Fischer Elektronik, for example, has developed a range of heatsinks that targets LED applications (left). In addition to a number of star-type heatsinks that are suitable for all current LED types with different diameters, contours and lengths, the range include round and pin heatsinks, miniature cooling aggregates and case elements for accommodating LED-line modules. In addition, modified heatsink variants and versions specially adapted to customised LED applications can be made to meet design specifications. The LEDs are fastened using double-sided, thermally conductive adhesive, screw fastening or solderable surface coatings.
Another company is Aavid Thermalloy, which produces LED heatsinks (right) made of copper and aluminium. These low-cost and lightweight devices offer low thermal resistance and are available in various configurations and formable into different shapes to suit the application space, and even a complete housing heatsink including the socket for the LED is possible.
Last year, Aavid Thermalloy bought Nuventix, not only extending its portfolio of LED heatsinks but also adding SynJet® patented LED coolers. These use an oscillating diaphragm to create a high speed, turbulent airflow that’s 5 times more effective than that achieved with conventional heatsinks. This removes heat more effectively from the LED assembly, improving reliability and extending operating life.
Figure 3: SynJet heatsinks from Nuventix (now part of Aavid Thermalloy) remove more heat with less air.

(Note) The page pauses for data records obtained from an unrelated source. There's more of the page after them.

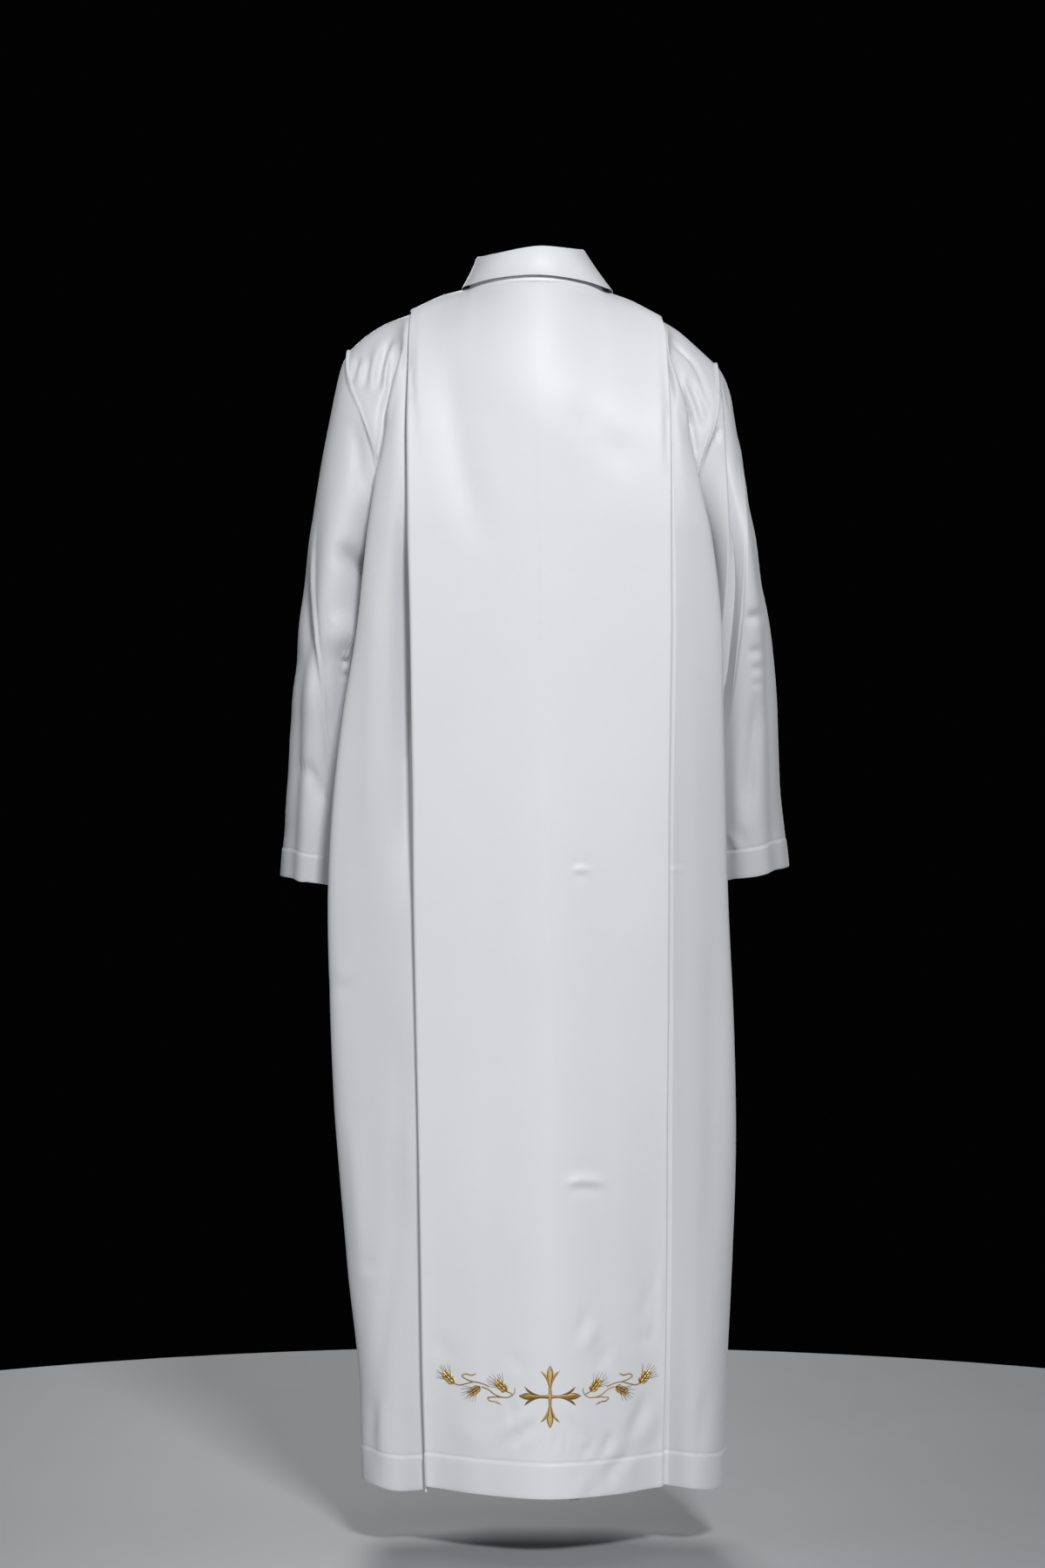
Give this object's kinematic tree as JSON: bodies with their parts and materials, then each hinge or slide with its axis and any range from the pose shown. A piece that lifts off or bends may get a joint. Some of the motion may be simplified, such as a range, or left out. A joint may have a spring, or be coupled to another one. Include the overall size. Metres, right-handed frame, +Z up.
{
  "type": "alb robe",
  "caption": "Long white liturgical robe in its worn form: turned-down collar, deep box pleat down the back, wide set-in sleeves and a turned hem.",
  "frame": {"origin": "centre of the neck opening, level with the top of the shoulder seams, where the wearer's shoulders hold the robe up", "axes": "+Z up along the wearer's height, -Y the way the wearer faces, +X the wearer's left"},
  "size_m": [0.6067, 0.3197, 1.454],
  "materials": {
    "cloth": "satin",
    "gold_thread": "satin"
  },
  "bodies": {
    "root": {"back": "cloth", "front_left": "cloth", "front_right": "cloth", "front_placket": "cloth", "sleeve_left": "cloth", "sleeve_right": "cloth", "collar": "cloth"}
  },
  "joints": []
}
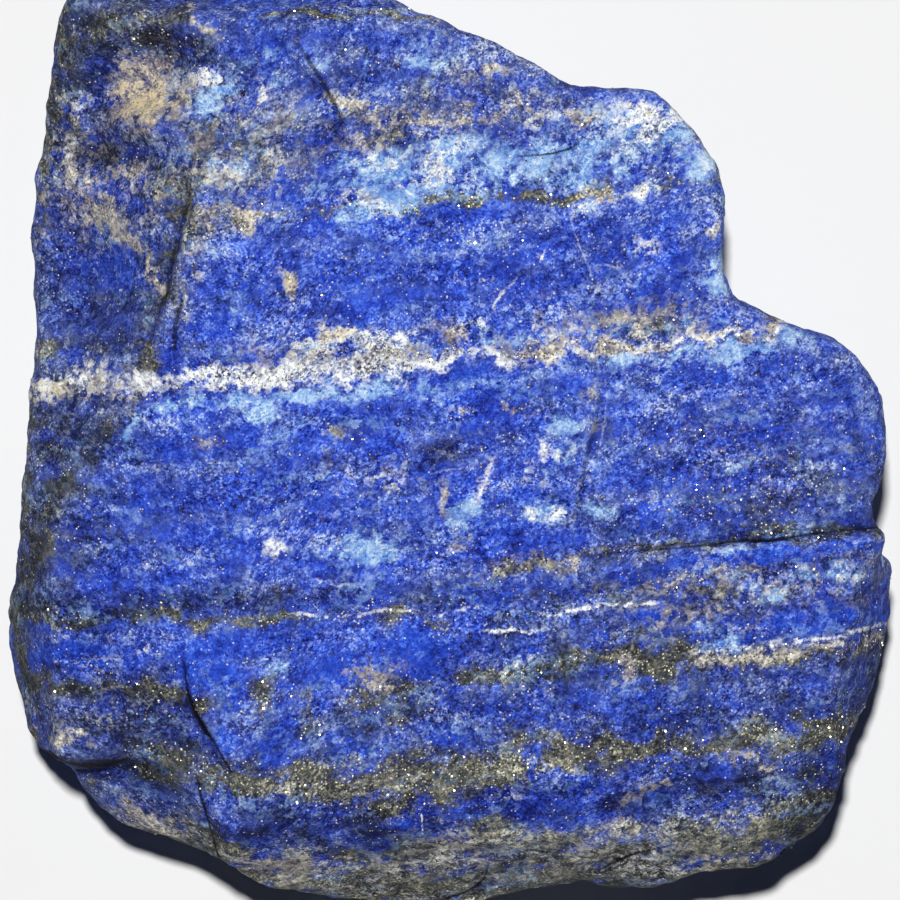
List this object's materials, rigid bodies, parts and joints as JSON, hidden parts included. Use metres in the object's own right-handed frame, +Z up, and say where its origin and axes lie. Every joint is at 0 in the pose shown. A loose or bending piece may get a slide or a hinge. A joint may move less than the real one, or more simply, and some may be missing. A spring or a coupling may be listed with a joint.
{
  "type": "rough lapis lazuli stone",
  "caption": "Rough broken block of banded blue lapis lazuli with a pale calcite vein and pyrite seams, lying on a small flat spot.",
  "frame": {"origin": "on the ground under the middle of the stone's plan", "axes": "+Z up through the broad face, +X along the beds of the stone, +Y across the beds towards its long upper edge"},
  "size_m": [0.0974, 0.1034, 0.0422],
  "materials": {
    "lapis": "rough broken surface, finely granular, with white calcite, grey bands and specks of pyrite"
  },
  "bodies": {
    "root": {"lapis_rock": "lapis"}
  },
  "joints": []
}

Pin Fin, Star and ModuLED heatsinks from MechaTronix have been developed for easy integration with products from the world’s leading high-power LED manufacturers. A Pin Fin aluminium heat sink has a long pins extending from its base to maximise its surface area, and hence the cooling effect. Cooling efficiency is maintained even when the LED lamp is at an angle, making these heat sinks particularly useful in spotlights where the beam angle is adjustable.
Figure 4: MechaTronix Pin Fin and Star heatsinks are both designed to maximize heat dissipation from the smaller possible heat sink form factor
2-piece MechaTronix Star heat sinks marry an extruded, star-shaped body to a solid base plate and come in a choice of base plate sizes from 50mm to 134 mm. Made from anodised aluminium, they’re available in clear and black versions, both with pre-tapped holes to accommodate popular LED fixtures. The company’s ModuLED coolers are optimised to balance conduction, convection and radiation cooling. As with Pin Fin heat sinks, the cooling performance remains almost unchanged with 50 degrees of tilt on the LED fixture. Available with baseplates from 47mm to 134mm diameter, ModuLED coolers come with a matrix of mounting holes that allow fast and easy attachment of a wide variety of LED engines, thereby minimising inventory requirements.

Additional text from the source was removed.